UPDATE: Hydropower Corporation votes to hire law firm

Lock and Dam 21 at Quincy / KHQA file photo

UPDATED: 4:10 p.m. Friday, Feb. 25, 2011

Quincy's hydropower corporation has voted to hire a Washington D.C. law firm to appeal to the Federal Energy Regulatory Commission.

Van Ness Feldman would help the city appeal last week's denial of a license and permit to proceed with a hydropower project at Lock and Dam 21.Counsel Joe Duesterhaus told the corporation it will cost between $25,000 to $45,000 for the administrative proceeding alone.

He says that amount is reasonable for D.C. law firms.

One member of the corporation noted that one of the firm's attorneys used to work for FERC, and thus is quite familiar with the licensing process.

Mayor John Spring says he finally received official notice from FERC today, but it came with no formal letter.

The city council must agree to plans to hire the law firm and will discuss plans to move forward on Monday.

The City of Quincy has 30 days to appeal.


UPDATED: 5:01 p.m. Thursday, Feb. 24, 2011

The City of Quincy might get legal help to proceed with plans with a hydropower project at Lock and Dam 21.

KHQA's Rajah Maples spoke with City Planner Chuck Bevelheimer Thursday afternoon.

He said the city's hydropower corporation will meet Friday at 3 p.m. to discuss hiring Van Ness Feldman, a Washington, D.C. law firm.

The firm would help the city appeal the Federal Energy Regulatory Commission's decision to dismiss Quincy's applications for a license and permit.

Bevelheimer said the city council would have to approve the plans before moving forward.

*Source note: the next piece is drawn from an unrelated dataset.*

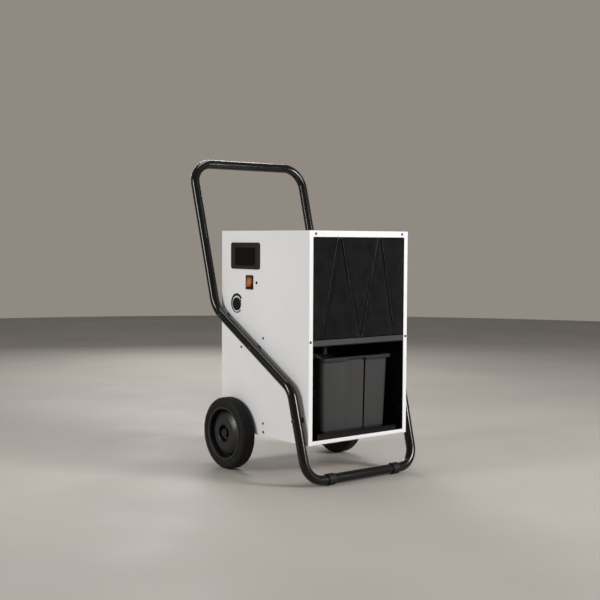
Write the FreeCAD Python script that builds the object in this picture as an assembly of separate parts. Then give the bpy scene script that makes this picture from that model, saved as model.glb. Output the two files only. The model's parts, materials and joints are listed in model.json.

UPDATED: 1 p.m. Monday, Feb. 21, 2011

Quincy Mayor John Spring told KHQA today he fully intends to be at the meeting in Palmyra on Tuesday morning to discuss the tax structure, and that he is ready to move forward with efforts to get necessary legislation approved by the Missouri General Assembly.


UPDATED: 10:55 a.m. Monday, Feb. 21, 2011

KHQA has confirmed with Mark Stover, Vice President for Corporate Affairs with Hydro Green Energy , that his company is "still quite interested" in developing a low-impact hydropower project at Lock and Dam 21.

Hydro Green Energy lists projects at the Quincy lock and dam, plus at Lock and Dam 20 at Canton and Lock and Dam 22 at Saverton, on its website .

Stover also told KHQA via email that the "decision by the comission was quite predictable and should come of (sic) no surprise, especially to the City's regulatory consultants."

Marion County Presiding Commission Lyndon Bode also called KHQA this morning to say that a meeting between himself, Quincy Mayor John Spring and other city officials to discuss the tax structure for the proposed hydropower development still is scheduled for Tuesday, Feb. 22 at the Marion County courthouse in Palmyra.

Read more about that taxing agreement in the works here.


UPDATED: February 18 at 9:23 p.m.

Executive News Director Carol Sowers spoke with Quincy Mayor John Spring on KHQA's News at 5. He said he had no knowledge of this latest development and learned about it at Click on video for the full interview.


UPDATED: February 18 at 4:45 p.m.

FERC spokeswoman, Celeste Miller, called KHQA to let us know that the commission has officially issued a notice cancelling the environmental site visit that was set for March 8.

You can see that notice here .


It appears the Federal Energy Regulatory Commission is saying "no" to Quincy's hydropower project.

KHQA has obtained a document that dismisses applications for a license and permit from Great River Hydropower, LLC and Mississippi River Number 21 Hydropower Company, two groups working with the city on this project.

You can read the entire document here .

City planner Chuck Bevelheimer told KHQA Friday that he's been working with another arm of the Federal Energy Regulatory Commission for the past month to plan an environmental site visit here on March 8.

But a FERC spokeswoman, Celeste Miller, told KHQA Friday those visits typically are cancelled after an order like this is issued.

She also said this potentially opens the door for other interested hydropower developers at Quincy's lock and dam.

We know that at least one other company filed a preliminary permit application for lock and dam 21 last year.

The order issued by FERC prohibits the city and the other groups it was working with from reapplying for one year.